Mais comme Cambacérès et Dubois envoient à Bayonne les doubles des interrogatoires, Napoléon n’est point dupe ; il a toute raison de suspecter dès lors Fouché, que la plupart des individus arrêtés n’ont eu garde d’inculper, mais qu’a cité pourtant le général Guillet [1] dans des termes que leur ton rend vraisemblables. Sentant tout cela, l’Empereur écrit à Fouché : « Je reçois votre lettre du 13 juin. Les interrogatoires de Jacquemont et de Florent-Guyot m’ont fort surpris. Je suis loin de n’y voir, comme vous, rien de nouveau : j’y vois évidemment un complot dont l’un et l’autre sont. Quelle est la société que fréquentent ces individus ? Benjamin Constant doit être là-dedans. Cette canaille sera-t-elle toujours protégée à Paris ?

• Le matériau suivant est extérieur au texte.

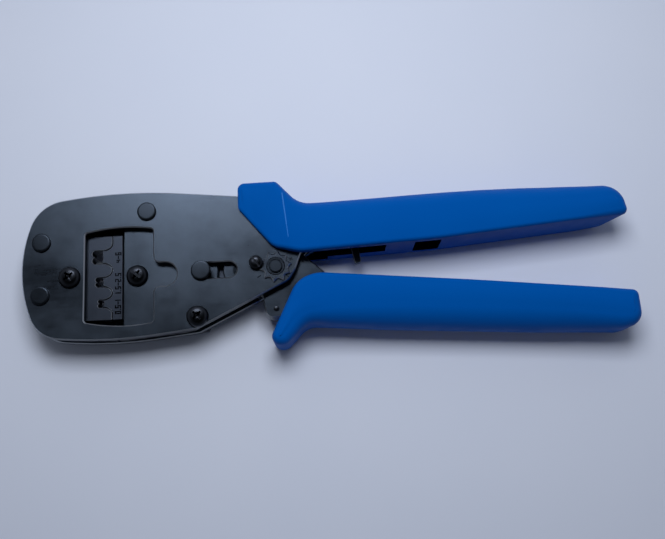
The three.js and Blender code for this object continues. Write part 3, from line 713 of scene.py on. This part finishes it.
# %% Handle plates
CRANK = 13.7
HEEL = spot("heel_rivet")
HANDLE_OUTLINE = rounded([
    (-CRANK - EYE_R, -EYE_R, EYE_R - 0.1), (-CRANK + 1.2, -EYE_R, 1), (-5.6, -9.4, 3),
    (HEEL[0] - 3.6, HEEL[1] - 3.4, 2.9), (10, -18, 8), (99, -24.2, 2.5), (99, -17, 2.5),
    (24.5, -8.4, 6), (10.9, 4.1, 1.6), (5.5, 5.5, 3), (2.5, 10, 3), (-7.6, 11, 2.7),
    (-8.6, 6.2, 1.5), (-CRANK - EYE_R, EYE_R, EYE_R - 0.1),
])
HANDLE_PLATES = {"handle_cover": "handle_front_plate", "handle_backing": "handle_back_plate"}
for name, node in HANDLE_PLATES.items():
    steel = solid(
        name, slab(HANDLE_OUTLINE, [], layer(node), PLATE_EDGE), PLATE_STEEL, WORN_EDGE_AND_HIGHLIGHT)
    place(steel, "handle", PLATE, node)

TEETH, ROOT, TIP, FIRST, LAST = 8, 13.7, 15.0, 29, 61
pitch = (LAST - FIRST) / TEETH


def polar(radius, degrees):
    return radius * math.cos(math.radians(degrees)), radius * math.sin(math.radians(degrees))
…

« Dans vos derniers numéros, vous me parlez encore de divorce. Ce sont ces conversations qui alarment l’opinion et font naître le trouble dans le pays le plus tranquille du monde. Si chacun dormait l’exemple de faire son devoir, et ne faisait que cela, bien des choses n’arriveraient pas.

« Je ne soupçonne pas Garat, mais c’est une tête si faible et qui est mise à de si rudes épreuves dans les conversations.

  1. Le général Guillet dans sa confession au préfet de Police, en date du 11 juin, a écrit de Malet : « Il s’assit au pied de mon lit et me conta mille absurdités qui ne me permirent plus de douter de sa folie. Vous en aurez une preuve, monsieur le Préfet, quand vous saurez qu’il me dit qu’une Commission du Sénat composée entre autres personnes de MM. Garat, La Fayette, Colaud, allait mettre l’Empereur hors la Loi, que Son Excellence le ministre Fouché voulait bien entrer dans la conspiration et qu’il avait à cet effet dit à un sénateur que l’Empereur était fou, qu’il n’entendait rien en politique et en diplomatie, et qu’il était temps de séparer leurs intérêts des siens. »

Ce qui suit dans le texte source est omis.